§ **Entries provided**
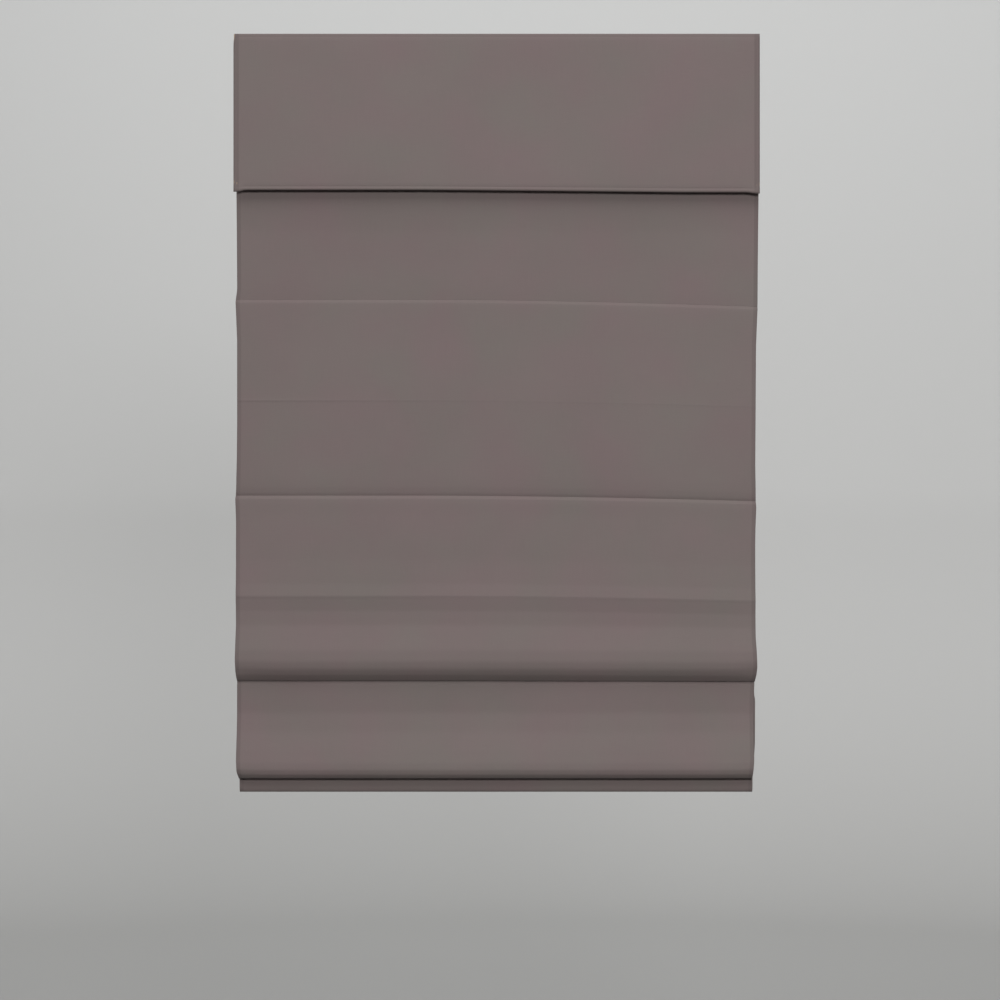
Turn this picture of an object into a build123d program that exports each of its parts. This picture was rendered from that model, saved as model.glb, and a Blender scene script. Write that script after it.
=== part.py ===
from build123d import *
import math
import os

# Roman blind with a flat valance, hung by a metal headrail on two wall brackets.
# Millimetres. The wall is the plane y = 0, the blind hangs in front of it at negative y,
# +x is to the viewer's right and +z is up. The origin is the centre of the four wall holes.

# ---- overall sizes ----
fabric_width = 882.0
valance_overhang = 3.5
valance_height = 264.0
rail_inset = 6.0
rail_depth = 60.0
rail_height = 42.0

# ---- lengths of the cloth between its creases, from the top down ----
cloth_top_drop = 12.0
top_panel = 443.0
middle_panel = 331.0
roll_panel = 290.0
stack_pitch = 24.0
roll_sag = 16.0
low_pleat_depth = 156.0
skirt_length = 180.0
ridge_0_cover = 6.0
ridge_1_fall = 169.0
ridge_2_fall = 172.0

# ---- how far each fold stands in front of the plane the cloth hangs in ----
ridge_0_out = 4.0
ridge_1_out = 8.0
ridge_2_out = 13.0
roll_front = 27.0
roll_rear = 9.0
roll_front_rise = 45.0
low_front = 27.0
low_rear = 14.0
low_front_sink = 60.0
turn_width = 5.0
turn_radius = 2.4
strip_margin = 1.0

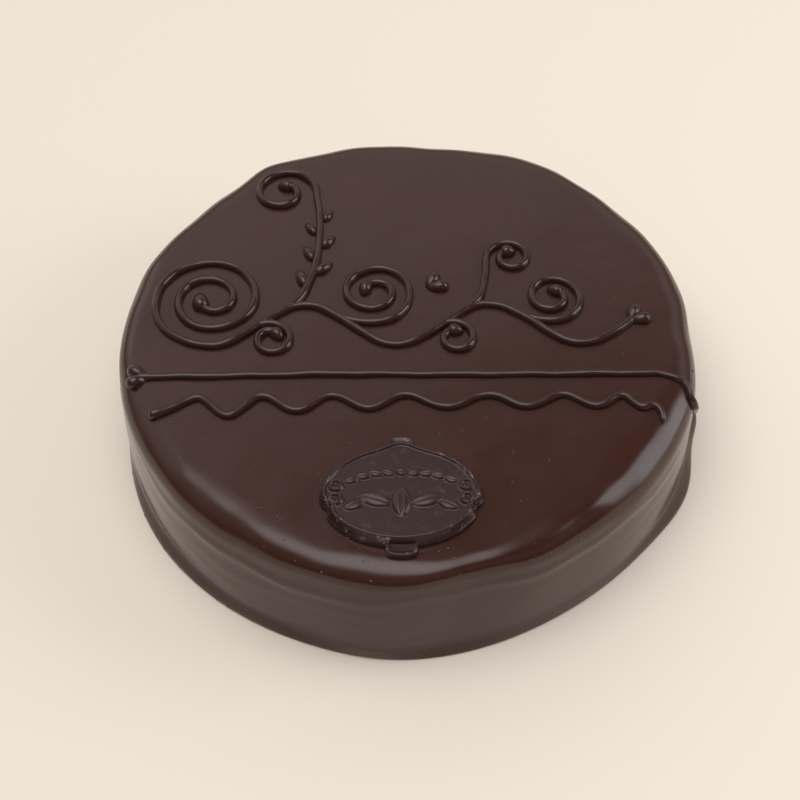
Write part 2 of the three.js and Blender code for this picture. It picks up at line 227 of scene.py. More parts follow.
waves = add_node(tree, "ShaderNodeTexNoise",
                 values={"Scale": per_metre(13), "Detail": 2.0, "Roughness": 0.45},
                 links={"Vector": place})
soft = add_node(tree, "ShaderNodeBump", values={"Strength": 0.5, "Distance": 0.22 * MM},
                links={"Height": waves.outputs["Fac"]})
grain = add_node(tree, "ShaderNodeTexNoise",
                 values={"Scale": per_metre(1.6), "Detail": 4.0, "Roughness": 0.6},
                 links={"Vector": place})
fine = add_node(tree, "ShaderNodeBump", values={"Strength": 0.3, "Distance": 0.02 * MM},
                links={"Height": grain.outputs["Fac"], "Normal": soft.outputs["Normal"]})
bubbles = add_node(tree, "ShaderNodeTexVoronoi", values={"Scale": per_metre(7.5), "Randomness": 1.0},
                   links={"Vector": place})
pits = add_node(tree, "ShaderNodeMapRange", {"interpolation_type": "SMOOTHSTEP"},
                {"From Min": 0.035, "From Max": 0.075, "To Min": 0.0, "To Max": 1.0},
                {"Value": bubbles.outputs["Distance"]})
pitted = add_node(tree, "ShaderNodeBump", values={"Strength": 0.5, "Distance": 0.16 * MM},
                  links={"Height": pits.outputs["Result"], "Normal": fine.outputs["Normal"]})
tree.links.new(pitted.outputs["Normal"], shader.inputs["Normal"])
shader.inputs["IOR"].default_value = 1.46

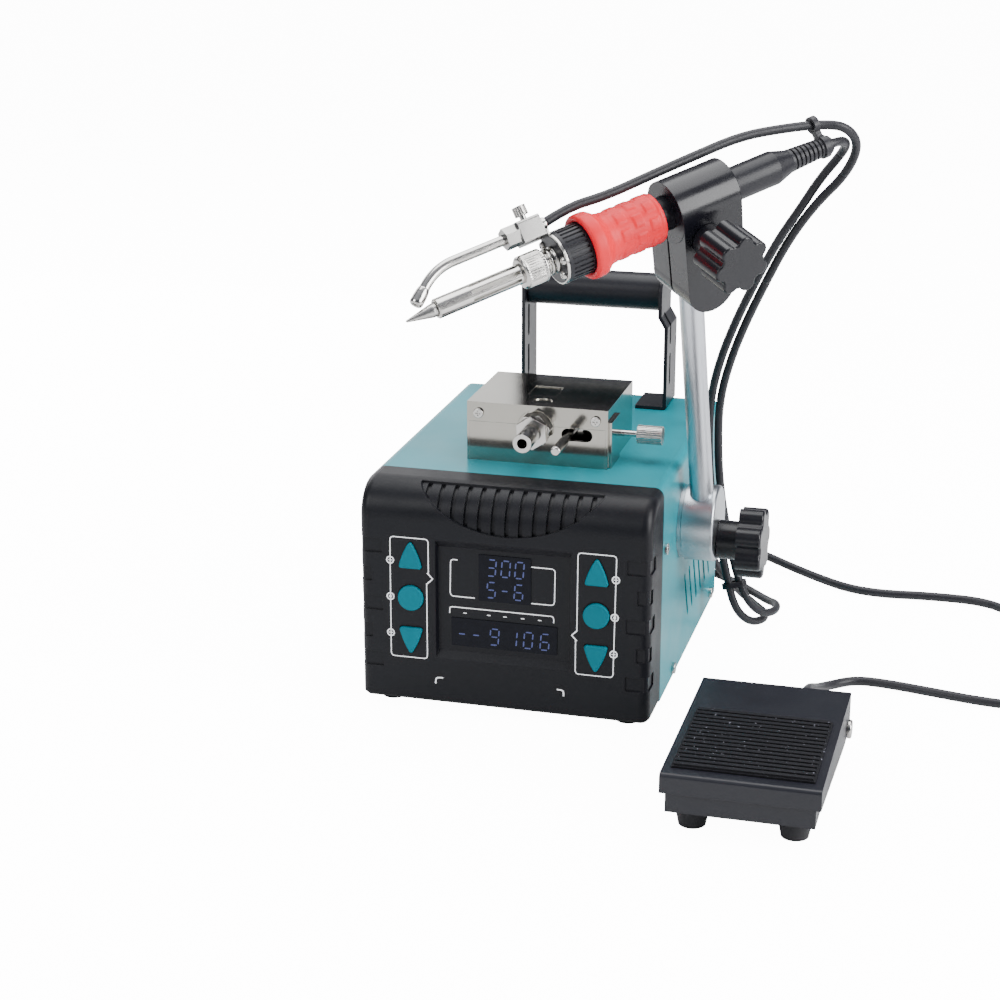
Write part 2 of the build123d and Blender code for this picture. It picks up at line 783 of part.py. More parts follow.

§ **Problem to solve**
Quote the listing in full, please, keeping every line exact.

§ **Solution**
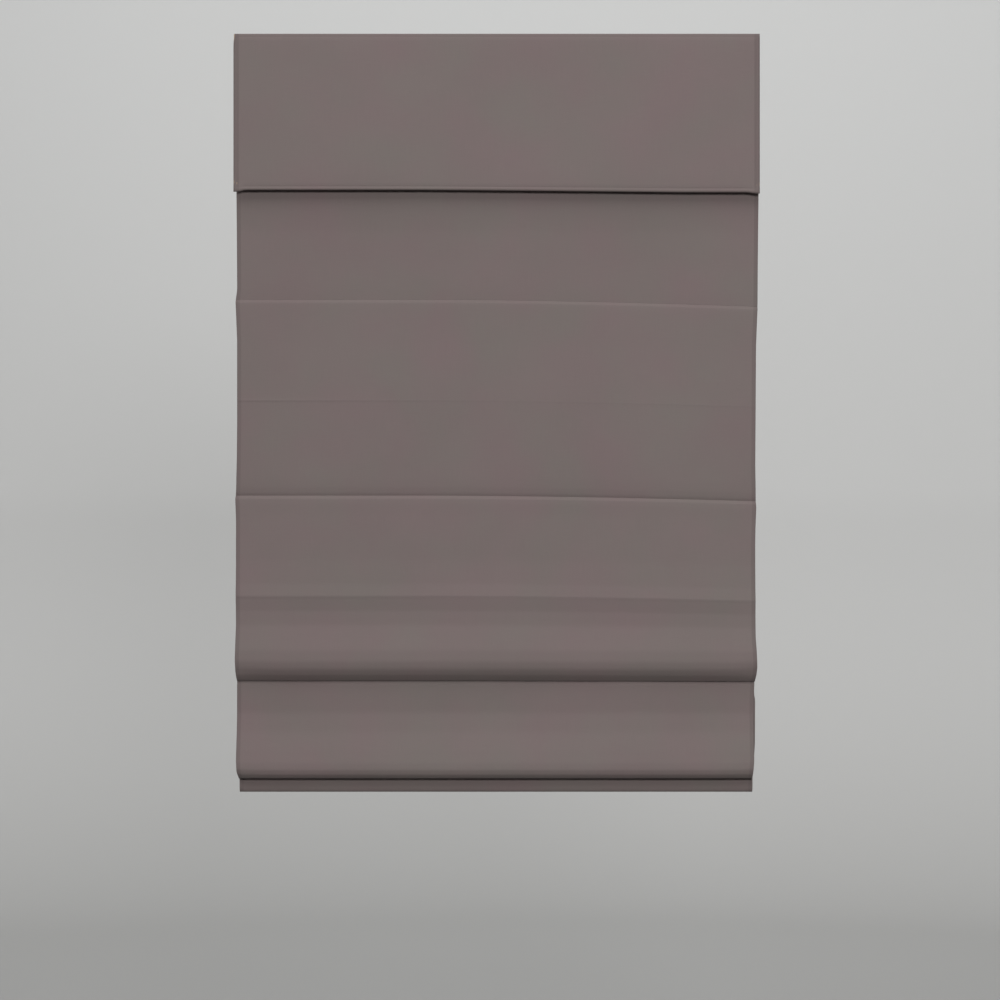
Turn this picture of an object into a build123d program that exports each of its parts. This picture was rendered from that model, saved as model.glb, and a Blender scene script. Write that script after it.
=== part.py ===
from build123d import *
import math
import os

# Roman blind with a flat valance, hung by a metal headrail on two wall brackets.
# Millimetres. The wall is the plane y = 0, the blind hangs in front of it at negative y,
# +x is to the viewer's right and +z is up. The origin is the centre of the four wall holes.

# ---- overall sizes ----
fabric_width = 882.0
valance_overhang = 3.5
valance_height = 264.0
rail_inset = 6.0
rail_depth = 60.0
rail_height = 42.0

# ---- lengths of the cloth between its creases, from the top down ----
cloth_top_drop = 12.0
top_panel = 443.0
middle_panel = 331.0
roll_panel = 290.0
stack_pitch = 24.0
roll_sag = 16.0
low_pleat_depth = 156.0
skirt_length = 180.0
ridge_0_cover = 6.0
ridge_1_fall = 169.0
ridge_2_fall = 172.0

# ---- how far each fold stands in front of the plane the cloth hangs in ----
ridge_0_out = 4.0
ridge_1_out = 8.0
ridge_2_out = 13.0
roll_front = 27.0
roll_rear = 9.0
roll_front_rise = 45.0
low_front = 27.0
low_rear = 14.0
low_front_sink = 60.0
turn_width = 5.0
turn_radius = 2.4
strip_margin = 1.0

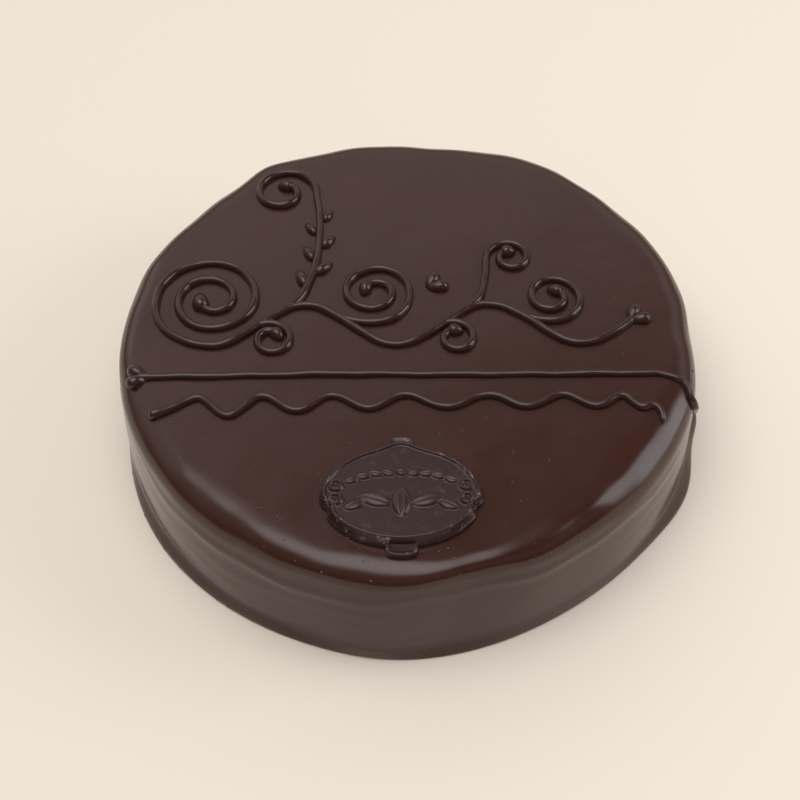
Write part 2 of the three.js and Blender code for this picture. It picks up at line 227 of scene.py. More parts follow.
waves = add_node(tree, "ShaderNodeTexNoise",
                 values={"Scale": per_metre(13), "Detail": 2.0, "Roughness": 0.45},
                 links={"Vector": place})
soft = add_node(tree, "ShaderNodeBump", values={"Strength": 0.5, "Distance": 0.22 * MM},
                links={"Height": waves.outputs["Fac"]})
grain = add_node(tree, "ShaderNodeTexNoise",
                 values={"Scale": per_metre(1.6), "Detail": 4.0, "Roughness": 0.6},
                 links={"Vector": place})
fine = add_node(tree, "ShaderNodeBump", values={"Strength": 0.3, "Distance": 0.02 * MM},
                links={"Height": grain.outputs["Fac"], "Normal": soft.outputs["Normal"]})
bubbles = add_node(tree, "ShaderNodeTexVoronoi", values={"Scale": per_metre(7.5), "Randomness": 1.0},
                   links={"Vector": place})
pits = add_node(tree, "ShaderNodeMapRange", {"interpolation_type": "SMOOTHSTEP"},
                {"From Min": 0.035, "From Max": 0.075, "To Min": 0.0, "To Max": 1.0},
                {"Value": bubbles.outputs["Distance"]})
pitted = add_node(tree, "ShaderNodeBump", values={"Strength": 0.5, "Distance": 0.16 * MM},
                  links={"Height": pits.outputs["Result"], "Normal": fine.outputs["Normal"]})
tree.links.new(pitted.outputs["Normal"], shader.inputs["Normal"])
shader.inputs["IOR"].default_value = 1.46

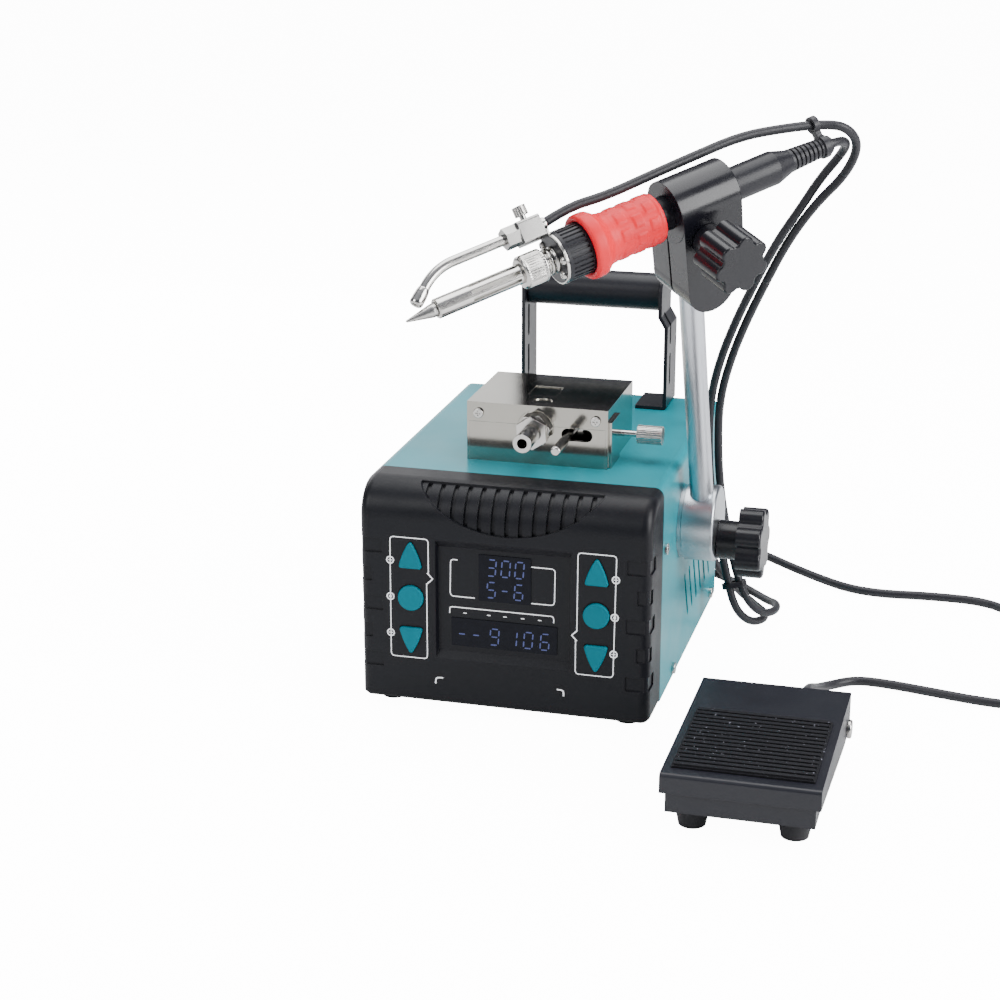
Write part 2 of the build123d and Blender code for this picture. It picks up at line 783 of part.py. More parts follow.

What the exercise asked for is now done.